Victoria’s alpine resorts are major contributors to the Victorian visitor economy. To quantify the scale of this contribution, Alpine Resorts Victoria recently commissioned consultants SGS Economics & Planning to deliver a study to obtain reliable knowledge about the economic and social significance of Mt Buller, Falls Creek, Mt Hotham, Mt Stirling, Mt Baw Baw and Lake Mountain. This work revisits and builds upon a similar study by EY for the Alpine Resorts Coordinating Council in 2017.

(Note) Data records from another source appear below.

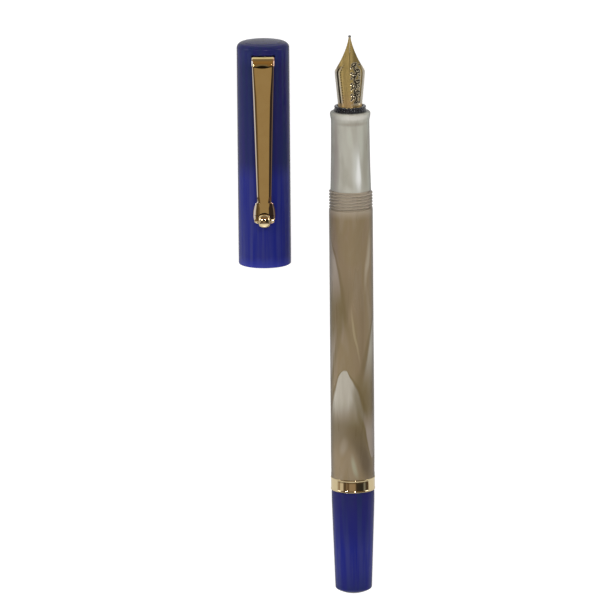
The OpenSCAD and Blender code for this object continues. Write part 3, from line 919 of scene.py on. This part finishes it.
def clip_stations():
    """(distance, height, direction of the outer face, thickness) along the clip."""
    stations = [(CLIP_TAB, z, 0.0, CLIP_THICK + 0.1) for z in (CLIP_ROOT_Z, 5.9, 6.3)]
    for t in np.linspace(0, math.pi / 2, 41):
        c = CLIP_TAB - BEND_LENGTH * (1 - math.cos(t))
        z = CLIP_TOP - BEND_HEIGHT * (1 - math.sin(t))
        face = math.degrees(math.atan2(BEND_LENGTH * math.sin(t), BEND_HEIGHT * math.cos(t)))
        stations.append((c, z, face, CLIP_THICK + 0.1 * math.cos(math.radians(face))))
    flat_start = CLIP_TAB - BEND_LENGTH
    stations += [(c, CLIP_TOP, 90, CLIP_THICK) for c in between(flat_start - 0.1, 18, 1.2)]
    for c in between(17.7, AXLE_C, 0.12) + between(AXLE_C - 0.06, AXLE_C - CHEEK_REACH + 0.012, 0.06):
        back = min(c - AXLE_C, 0) / CHEEK_REACH
        roundness = max(1 - back ** 4, 0.0) ** 0.25
        rise = CHEEK_TOP * smoothstep(17.0, 13.0, c)
        top = CLIP_TOP + rise if c > AXLE_C else AXLE_Z + (CLIP_TOP + CHEEK_TOP - AXLE_Z) * roundness
        share = smoothstep(17.9, AXLE_C + 0.4, c)
        low = (1 - share) * (CLIP_TOP - CLIP_THICK) + share * (AXLE_Z - CHEEK_R * roundness)
        stations.append((c, top, 90, top - low))
    return stations


def bevel(width, first, last, power):
    """(across, drop) along a bevel whose slope grows from first to last, in degrees."""
    steps = 12
    points = [(0.0, 0.0)]
    for k in range(steps):
        slope = math.radians(first + (last - first) * ((k + 0.5) / steps) ** power)
        x, drop = points[-1]
        points.append((x + width / steps, drop + width / steps * math.tan(slope)))
    return points


def clip_ring(c, z, face, thickness):
    """The clip's outline at a station: a flat, hollow-ground bevels, straight sides and a back."""
    half = clip_half(c)
    margin = np.interp(c, (11.2, 12.4, 13.6, 15.2, 16.3, 18, 34, 42, 49.5, 51.7),
                       (0.5, 1.25, 1.6, 1.42, 0.85, 0.62, 0.80, 0.80, 0.46, 0.36))
    flat = half - margin
    slope = bevel(margin, 19, 41, 2.5)
    squash = min(1.0, 0.6 * thickness / slope[-1][1])
    shoulder = [(flat + x, -drop * squash) for x, drop in slope]
    edge_drop = -shoulder[-1][1]
    low = thickness - min(0.08, 0.15 * thickness)
    side = [(half, -max(low, edge_drop + 0.02)), (half - 0.08, -thickness)]
    right = [(flat * k / 6, 0) for k in range(1, 6)] + [(flat - 0.03, 0)] + shoulder + side
    right.append((half * 0.5, -thickness))
    outline = right + [(0, -thickness)] + [(-x, d) for x, d in reversed(right)] + [(0, 0)]
    out_c, out_z = math.cos(math.radians(face)), math.sin(math.radians(face))
    # Across the clip, the flat ends in a bow where the bend begins.
    bow = smoothstep(72, 82, face) if c > CLIP_TAB - BEND_LENGTH - 0.05 else 0.0
    ring = []
    for x, depth in outline:
        near_middle = min(max(x, -1.8), 1.8)
        curve = 0.085 * near_middle ** 2 + 0.03 * near_middle
        shift = bow * curve if depth > -0.3 else 0.0
        ring.append((x, c + shift + out_c * depth, z + out_z * depth))
    return ring


def turned_across(profile, around):
    """Turns a profile about the roller's axle, which runs along X."""
    points, faces = turned(profile, around=around)
    return [(y, AXLE_C + x, AXLE_Z + z) for x, y, z in points], faces


def build_clip():
    rings = [clip_ring(*station) for station in clip_stations()]
    middles = [tuple(np.mean(ring, axis=0)) for ring in (rings[0], rings[-1])]
    skin = loft([[middles[0]]] + rings + [[middles[1]]], loop=False)
    clip = add_piece("clip_gold", *skin, CAP, "clip_arm", clip_mat, "gold_trim", ["clip"])
    right = [(1.47, 10.4), (1.47, AXLE_C + 1.2)]
    right += [(x, AXLE_C + roller_radius(x) + 0.13) for x in (1.36, 1.25, 1.1, 0.9, 0.6, 0.3)]
    outline = right + [(0, AXLE_C + ROLLER_R + 0.16)] + [(-x, c) for x, c in reversed(right)]
    cut_out(clip, *prism(outline, 6, 11), CAP)
    hole_r = AXLE_R + 0.02
    cut_out(clip, *turned_across([(0, -4), (hole_r, -4), (hole_r, 4), (0, 4)], 32), CAP)


def build_roller():
    half = ROLLER_HALF
    tread = [(roller_radius(half * t), half * t) for t in np.linspace(-1, 1, 25)]
    hub = [(0.88, half), (0.82, half - 0.1), (0.66, half - 0.1), (0.56, half)]
    profile = tread + hub + [(x, -y) for x, y in reversed(hub)]
    add_piece("clip_roller_crowned", *turned_across(profile, 96), CAP, "roller", gold_mat,
              "gold_trim", ["clip_roller"])


def build_axle():
    half = 2.4
    end = [(0, half), (0.22, half - 0.01), (0.38, half - 0.05), (0.47, half - 0.13),
           (AXLE_R, half - 0.3)]
    profile = [(x, -y) for x, y in end] + end[::-1]
    add_piece("roller_pin", *turned_across(profile, 48), CAP, "clip_arm", gold_mat, "gold_trim",
              ["roller_axle"])


build_barrel()
build_section()
build_collar()
build_ring()
build_knob()
build_nib()
build_tipping()
build_cap()
build_clip()
build_roller()
build_axle()


# ---------------- stage, light and camera

def hide_from(thing, *rays):
    for ray in rays:
        setattr(thing, f"visible_{ray}", False)


def add_disc(name, radius, height, material):
    count = 64
    turns = np.linspace(0, math.tau, count, endpoint=False)
    mesh = bpy.data.meshes.new(name)
    mesh.from_pydata([(radius * math.cos(t), radius * math.sin(t), height) for t in turns], [],
                     [tuple(range(count))])
    mesh.materials.append(material)
    disc = link(name, mesh)
    return disc


def paper_material(name, glow, paleness):
    """A pale table that glows a little, so that it stays pale under the pen."""
    material, graph, place = new_material(name)
    fibres = graph.noise(place, 0.4, 3)
    tone = graph.mix(fibres, (0.97, 0.97, 0.97), (1.0, 1.0, 0.995))
    return finish_material(material, graph, {
        "Base Color": graph.mix(paleness, grey(0.0), tone), "Roughness": 0.9,
        "Specular IOR Level": 0.0, "Emission Color": tone, "Emission Strength": glow})


def build_table():
    """The table, and a greyer one just under it that only reflections show."""
    table = add_disc("table", 2.5, 0.0, paper_material("pale_table", 0.86, 0.40))
    hide_from(table, "glossy", "shadow")
    reflected = add_disc("table_reflected", 2.5, -0.00005, paper_material("grey_table", 0.30, 0.25))
    hide_from(reflected, "camera", "diffuse", "transmission", "shadow")


def backdrop_material():
    material, graph, _ = new_material("backdrop")
    glow = graph.add("Emission", {"Color": grey(0.97), "Strength": 1.0})
    graph.add("OutputMaterial", {"Surface": glow.outputs[0]})
    return material


BACKDROP_RADIUS = 4.3    # metres: outside the camera of every view, and nearer than its clip_end


def build_backdrop():
    """A pale dome that only the camera sees, behind the object in views from the side."""
    mesh = bpy.data.meshes.new("backdrop")
    work = bmesh.new()
    bmesh.ops.create_icosphere(work, subdivisions=4, radius=BACKDROP_RADIUS)
    work.to_mesh(mesh)
    work.free()
    mesh.materials.append(backdrop_material())
    dome = link("backdrop", mesh)
    hide_from(dome, "diffuse", "glossy", "transmission", "shadow", "volume_scatter")


# How bright the room is, and how warm, by the angle about the Y axis: 0 is overhead and positive
# towards +X.
ROOM = [(-180, .52, 0), (-104, .52, 0), (-98, .58, 0), (-89, .50, .3), (-84, .44, .4), (-79, .28, .8),
        (-75, .32, .8), (-71, .60, .2), (-56, .62, .2), (-51, .22, .8), (-46, .08, 1),
        (-41, .08, 1.2), (-36, .20, 1), (-31, .19, 1), (-26, .14, 1.2), (-22, .15, 1.1),
        (-17, .31, .8), (10, .30, .9), (14, .19, .9), (18, .05, 1), (24, .040, .6), (45, .028, .2),
        (56, .035, .2), (60, .22, -.2), (67, .20, -.2), (72, .06, .6), (86, .075, 1),
        (92, .22, .5), (96, .44, .3), (101, .60, 0), (108, .52, 0), (180, .52, 0)]
# How bright and warm the room is towards its two ends, by the Y part of a direction, and how far
# that hides the bands above.
ENDS = [(-1.0, 1.6, 0, 1), (-0.90, .90, 0, 1), (-0.60, .80, 0, 1), (-0.54, .09, 1, 1),
        (-0.30, .09, 1, 1), (-0.26, .09, 1, 0), (0.03, .010, 1, 0), (0.06, .010, 1, 1),
        (0.32, .010, 1, 1), (0.365, .18, .4, 1), (0.43, .17, .6, 1), (0.48, .20, 1.6, 1),
        (0.76, .25, 1.5, 1), (0.84, .17, 1.0, 1), (0.985, .20, .8, 1), (1.0, .5, 0, 1)]
# Lamps: direction, the cosines between which each fades in, and brightness.
LAMPS = [((-.523, .436, .734), .9975, .9992, 60), ((.193, .460, .867), .9975, .9992, 60),
         ((-.93, .33, .14), .965, .985, 2.6), ((.93, .33, .14), .965, .985, 2.6)]
BRIGHTEST = 2.0


def warm(value, warmth):
    return tuple(value / BRIGHTEST * t for t in (1.0, 1.0 - 0.25 * warmth, 1.0 - 0.45 * warmth))


def build_room():
    world = bpy.data.worlds.new("studio")
    bpy.context.scene.world = world
    world.use_nodes = True
    graph = Graph(world.node_tree)
    direction = graph.add("TexCoord").outputs["Generated"]
    x, y, z = graph.split(direction)
    turn = graph.math("ARCTAN2", x, z)
    share = graph.math("ADD", graph.times(turn, 1 / math.tau), 0.5)
    bands = graph.ramp(share, [(a / 360 + 0.5, warm(v, w)) for a, v, w in ROOM])[0]
    ends = graph.ramp(graph.math("ADD", graph.times(y, 0.5), 0.5),
                      [(p / 2 + 0.5, warm(v, w), hidden) for p, v, w, hidden in ENDS])
    light = graph.mix(ends[1], bands, ends[0])
    for towards, low, high, brightness in LAMPS:
        towards = tuple(Vector(towards).normalized())
        shown = graph.scale(graph.vector("DOT_PRODUCT", direction, towards), low, high)
        light = graph.mix(shown, light, (brightness / BRIGHTEST,) * 3)
    background = graph.add("Background", {"Color": light, "Strength": BRIGHTEST})
    graph.add("OutputWorld", {"Surface": background.outputs[0]})


def build_softbox():
    """A wide, soft light overhead that lights the resins and doesn't show in the polished gold."""
    light = bpy.data.lights.new("softbox", "AREA")
    light.shape, light.size, light.energy = "DISK", 1.4, 9
    softbox = link("softbox", light)
    softbox.location = (-0.12, 0.1, 1.5)
    softbox.rotation_euler = Vector((0, 0, 1)).rotation_difference(softbox.location).to_euler()
    hide_from(softbox, "glossy", "camera")


CAMERA_TILT = math.radians(12.4)
CAMERA_ROLL = math.radians(-0.5)
CAMERA_DISTANCE = 2500
CAMERA_TARGET = Vector((-1.56, 3.705, 5.0))


def build_camera():
    """Looks almost straight down, from a little towards the nib's end."""
    back = Vector((0, math.sin(CAMERA_TILT), math.cos(CAMERA_TILT)))
    right, up = Vector((1, 0, 0)), back.cross(Vector((1, 0, 0)))
    turned_right = math.cos(CAMERA_ROLL) * right + math.sin(CAMERA_ROLL) * up
    turned_up = math.cos(CAMERA_ROLL) * up - math.sin(CAMERA_ROLL) * right
    camera = link("camera", bpy.data.cameras.new("camera"))
    camera.data.lens = 624.9
    camera.data.sensor_width = 36
    camera.data.clip_start, camera.data.clip_end = 0.1, 20
    axes = Matrix((turned_right, turned_up, back)).transposed().to_4x4()
    camera.matrix_world = Matrix.Translation((CAMERA_TARGET + back * CAMERA_DISTANCE) * MM) @ axes
    bpy.context.scene.camera = camera


build_table()
build_backdrop()
build_room()
build_softbox()
build_camera()
bpy.context.scene.view_settings.view_transform = "Standard"
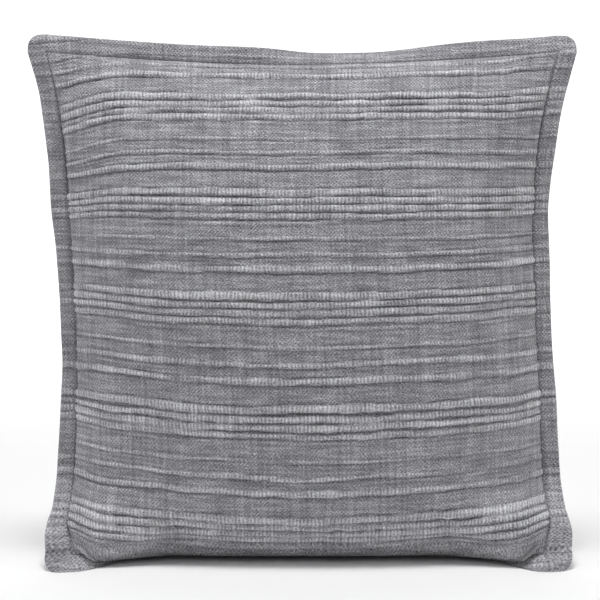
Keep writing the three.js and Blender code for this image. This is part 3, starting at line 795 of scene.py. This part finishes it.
def dashes(path, closed, length, gap, radius, sides=6):
    """Stitches along a path: small rounded lengths of thread, in mm."""
    line = np.concatenate([path, path[:1]]) if closed else path
    along = np.concatenate([[0], np.cumsum(np.linalg.norm(np.diff(line, axis=0), axis=1))])
    count = int(along[-1] // (length + gap))
    starts = np.arange(count) * along[-1] / count + gap / 2
    rings = np.array([0, 0.06, 0.28, 0.72, 0.94, 1.0])
    thick = np.array([0.35, 0.8, 1.0, 1.0, 0.8, 0.35]) * radius
    dip = np.array([-0.5, -0.15, 0, 0, -0.15, -0.5]) * radius
    turn = np.linspace(0, 2 * math.pi, sides, endpoint=False)
    points, quads = [], []
    middle = line.mean(axis=0)
    for start in starts:
        at = start + rings * length
        centre = np.stack([np.interp(at, along, line[:, axis]) for axis in range(3)], axis=1)
        tangent = unit(centre[-1] - centre[0])
        side = unit((middle - centre[0]) - tangent * np.dot(middle - centre[0], tangent))
        up = np.cross(tangent, side)
        base = sum(len(p) for p in points)
        ring = (side * np.cos(turn)[:, None] + up * np.sin(turn)[:, None])
        stitch = centre[:, None] + thick[:, None, None] * ring[None] + (dip[:, None] * up)[:, None]
        points.append(stitch.reshape(-1, 3))
        for r in range(len(rings) - 1):
            for k in range(sides):
                n = (k + 1) % sides
                quads.append([base + r * sides + k, base + r * sides + n,
                              base + (r + 1) * sides + n, base + (r + 1) * sides + k])
        for r in (0, len(rings) - 1):
            ids = [base + r * sides + k for k in range(sides)]
            ids = ids[::-1] if r == 0 else ids
            quads += [[ids[0], ids[1], ids[2], ids[3]], [ids[0], ids[3], ids[4], ids[5]]]
    return np.concatenate(points), np.array(quads)


def seam_stitches(name, points, normals, u, v, node, made):
    """Stitches round the body, in the crease at the flange."""
    left, right = np.argmin(np.abs(u[0] + HALF_U + 1.0)), np.argmin(np.abs(u[0] - HALF_U - 1.0))
    low, high = np.argmin(np.abs(v[:, 0] + HALF_V + 1.0)), np.argmin(np.abs(v[:, 0] - HALF_V - 1.0))
    lifted = points + normals * 0.22
    path = np.concatenate([
        lifted[low, left:right], lifted[low:high, right],
        lifted[high, right:left:-1], lifted[high:low:-1, left],
    ])
    mesh = build_mesh(name, *dashes(path, True, 3.3, 1.0, 0.33))
    finish(link(name, mesh), made, [node])


seam_stitches("flange_stitches_front", front_points, grid_normals(front_points), U, V,
              "flange_thread_front", THREAD)
back_points = cover(U, V, 1, back_form, back_move)[0]
seam_stitches("flange_stitches_back", back_points, -grid_normals(back_points), U, V,
              "flange_thread_back", THREAD)


def insert_stitches():
    edge = np.concatenate([shell_front[0, :-1], shell_front[:-1, -1],
                           shell_front[-1, :0:-1], shell_front[:0:-1, 0]])
    out = unit(edge - np.array([0, 0, MIDDLE_HEIGHT]))
    mesh = build_mesh("insert_seam_stitches", *dashes(edge + out * 0.9, True, 3.0, 1.2, 0.35))
    finish(link("insert_seam_stitches", mesh), TICKING, ["insert_edge_thread"])
    low, high = (np.array(corner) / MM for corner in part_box("insert_closing_stitch"))
    heights = np.linspace(low[2], high[2], 40)
    side = np.interp(heights, shell_front[:, -1, 2], shell_front[:, -1, 0]) + 2.4
    path = np.stack([side, 0 * heights, heights], axis=-1)
    mesh = build_mesh("closing_stitches", *dashes(path, False, 4.2, 2.0, 0.4))
    finish(link("closing_stitches", mesh), TICKING, ["insert_closing_stitch"])


insert_stitches()


# Zipper

TAPE_TAIL = 8.0
STOP_ROOM = 4.0  # from the chain's end to the coil's


def from_zip(points):
    """Points along, up and out of the zipper, in mm."""
    points = np.asarray(points, float)
    return ZIP_POINT + points[..., :1] * ALONG + points[..., 1:2] * UP + points[..., 2:] * OUT


def coil(side):
    half, turns, steps, sides = CHAIN_HALF - STOP_ROOM, 176, 12, 5
    phase = np.linspace(0, turns * 2 * math.pi, turns * steps + 1)
    x = np.linspace(-half, half, len(phase))
    centre = np.stack([x, side * (1.85 + 0.98 * np.cos(phase)), 1.8 + 0.62 * np.sin(phase)], axis=-1)
    tangent = unit(np.gradient(centre, axis=0))
    out = unit(np.cross(tangent, np.array([1.0, 0, 0])))
    other = np.cross(tangent, out)
    turn = np.linspace(0, 2 * math.pi, sides, endpoint=False)
    ring = out[:, None] * np.cos(turn)[:, None] + other[:, None] * np.sin(turn)[:, None]
    tube = from_zip(centre[:, None] + 0.25 * ring)
    tube = np.concatenate([tube, tube[:, :1]], axis=1)
    quads = grid_faces(*tube.shape[:2])
    index = quads % (sides + 1)
    quads = quads - np.where(index == sides, sides, 0)
    return tube.reshape(-1, 3), quads


def tape(side):
    """A woven tape with a raised edge beside the coil."""
    x = np.linspace(-CHAIN_HALF - TAPE_TAIL, CHAIN_HALF + TAPE_TAIL, 297)
    across = np.concatenate([[0.6], np.linspace(0.75, 14.3, 24), [14.6]])
    a, b = np.meshgrid(x, across)
    top = 0.6 - 0.12 * np.abs(np.sin(b * math.pi / 2.3)) * (b > 4) * (b < 14.3)
    top = np.where((b < 0.7) | (b > 14.5), 0.42, top)
    low = np.where((b < 0.7) | (b > 14.5), 0.18, 0.0)
    upper = from_zip(np.stack([a, side * b, top], axis=-1)).reshape(-1, 3)
    lower = from_zip(np.stack([a, side * b, low], axis=-1)).reshape(-1, 3)
    rows, columns = a.shape
    cells = grid_faces(rows, columns, flip=side > 0)
    count = rows * columns
    index = np.arange(count).reshape(rows, columns)
    loop = np.concatenate([index[0, :-1], index[:-1, -1], index[-1, :0:-1], index[:0:-1, 0]])
    after = np.roll(loop, -1)
    rim = np.stack([loop, after, after + count, loop + count], axis=-1)
    rim = rim if side > 0 else rim[:, ::-1]
    return np.concatenate([upper, lower]), np.concatenate([cells, cells[:, ::-1] + count, rim])


for word, side in (("upper", 1), ("lower", -1)):
    mesh = build_mesh(f"tape_{word}", *tape(side))
    finish(link(f"tape_{word}", mesh), TAPE, [f"zipper_tape_{word}"])
    mesh = build_mesh(f"coil_{word}", *coil(side))
    finish(link(f"coil_{word}", mesh), NYLON, [f"zipper_coil_{word}"])
    x = np.linspace(0.5 - CHAIN_HALF, CHAIN_HALF - 0.5, 200)
    path = from_zip(np.stack([x, 0 * x + side * 8, 0 * x + 2.5], axis=-1))
    mesh = build_mesh(f"zipper_stitches_{word}", *dashes(path, False, 3.0, 1.0, 0.33))
    finish(link(f"zipper_stitches_{word}", mesh), THREAD, [f"zipper_stitch_{word}"])


def bevelled(name, node, made, body, width):
    """A CAD piece with its edges eased."""
    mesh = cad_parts[node].data.copy()
    mesh.name = name
    work = bmesh.new()
    work.from_mesh(mesh)
    bmesh.ops.remove_doubles(work, verts=work.verts, dist=2e-6)
    bmesh.ops.dissolve_limit(work, angle_limit=0.02, verts=work.verts, edges=work.edges)
    sharp = [e for e in work.edges if e.is_manifold and e.calc_face_angle() > 0.5]
    bmesh.ops.bevel(work, geom=sharp, offset=width * MM, segments=3, profile=0.5, affect="EDGES",
                    clamp_overlap=True)
    for face in work.faces:
        face.smooth = True
    work.to_mesh(mesh)
    work.free()
    piece = link(name, mesh)
    return finish(piece, made, [node], body)


bevelled("slider_body", "zipper_slider", METAL, "slider", 0.16)
bevelled("pull", "zipper_pull_tab", METAL, "pull_tab", 0.3)
for node in ("zipper_top_stop_upper", "zipper_top_stop_lower", "zipper_bottom_stop"):
    bevelled(node.replace("zipper_", ""), node, METAL, "cushion", 0.35)
bevelled("label", "care_label", LABEL, "cushion", 0.2)


# Floor, light and camera

def stage():
    paint, tree, shader = material("backdrop", (0.86, 0.86, 0.86), 0.8)
    shader.inputs["Emission Color"].default_value = (1, 1, 1, 1)
    split = tree.nodes.new("ShaderNodeSeparateXYZ")
    tree.links.new(tree.nodes.new("ShaderNodeTexCoord").outputs["Object"], split.inputs[0])
    fade = tree.nodes.new("ShaderNodeMapRange")
    fade.interpolation_type = "SMOOTHSTEP"
    fade.inputs["From Min"].default_value = 0.1
    fade.inputs["From Max"].default_value = 2.2
    fade.inputs["To Min"].default_value = 0.0
    fade.inputs["To Max"].default_value = 0.75
    tree.links.new(split.outputs["Y"], fade.inputs["Value"])
    tree.links.new(fade.outputs[0], shader.inputs["Emission Strength"])
    turn = np.linspace(0, math.pi / 2, 16)
    floor = [(-6.0, 0.0)] + [(3 + 1.5 * math.sin(t), 1.5 - 1.5 * math.cos(t)) for t in turn] + [(4.5, 6.0)]
    vertices = [(x, y, z) for y, z in floor for x in (-8.0, 8.0)]
    faces = [(2 * k, 2 * k + 1, 2 * k + 3, 2 * k + 2) for k in range(len(floor) - 1)]
    mesh = bpy.data.meshes.new("backdrop")
    mesh.from_pydata(vertices, [], faces)
    mesh.polygons.foreach_set("use_smooth", [True] * len(faces))
    piece = link("backdrop", mesh)
    piece.data.materials.append(paint)


def area_light(name, spot, target, size, power):
    data = bpy.data.lights.new(name, "AREA")
    data.shape = "DISK"
    data.size = size
    data.energy = power
    lamp = bpy.data.objects.new(name, data)
    bpy.context.scene.collection.objects.link(lamp)
    lamp.location = spot
    lamp.rotation_euler = (Vector(target) - Vector(spot)).to_track_quat("-Z", "Y").to_euler()


def studio():
    world = bpy.data.worlds.new("studio")
    bpy.context.scene.world = world
    world.use_nodes = True
    background = world.node_tree.nodes["Background"]
    background.inputs["Color"].default_value = (1, 1, 1, 1)
    background.inputs["Strength"].default_value = 0.22
    area_light("top_light", (0.0, -0.35, 1.9), (0, 0, 0.2), 0.7, 25)
    area_light("left_light", (-1.7, -0.5, 0.9), (0, 0, 0.25), 0.9, 8.5)
    area_light("right_light", (1.7, -0.5, 0.9), (0, 0, 0.25), 0.9, 8)


def camera():
    data = bpy.data.cameras.new("camera")
    data.lens = 107.5
    data.sensor_width = 36
    eye = bpy.data.objects.new("camera", data)
    bpy.context.scene.collection.objects.link(eye)
    tilt = math.radians(4)
    target = np.array([-0.002, 0, 0.2155])
    eye.location = target + 1.5 * np.array([0, -math.cos(tilt), math.sin(tilt)])
    eye.rotation_euler = (math.pi / 2 - tilt, 0, 0)
    bpy.context.scene.camera = eye


stage()
studio()
camera()
bpy.context.scene.view_settings.view_transform = "Standard"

The 2024 study found that the alpine resort generate:

  • $2.14 billion dollars in economic output annually, with $1.33 billion generated directly by visitor expenditure.
  • 12,130 full-time equivalent jobs.
  • The equivalent of $154 million in annual user and health benefits, including $137 million in improved mental and physical health of resort visitors.
  • $820 million in annual existence benefits - that is, the value people gain from the presence of the alpine resorts even without direct use.
  • $133 million in annual benefits for businesses and workers, consisting of $121 million in business profits and $12 million in benefits for workers.
  • For every $1 of government investment in resort assets, this leverages $4 in private sector investment.

Beyond economic benefits, the study also found that the resorts provide important environmental benefits to the state’s ecosystems through programs run by ARV including renewable energy generation, resource recovery, land stability programs, integrated water management, weed and pest control, biodiversity management and threatened species management.

In addition, Victoria’s alpine resorts offer social benefits like improved wellbeing and physical health, including:

  • Improved physical health for visitors, stemming from participation in activities that contribute to people living healthier and longer lives.
  • Reduced health system costs related to managing diseases linked with physical inactivity.
  • Improved economic productivity due to physically active individuals taking fewer sick days than physically inactive individuals.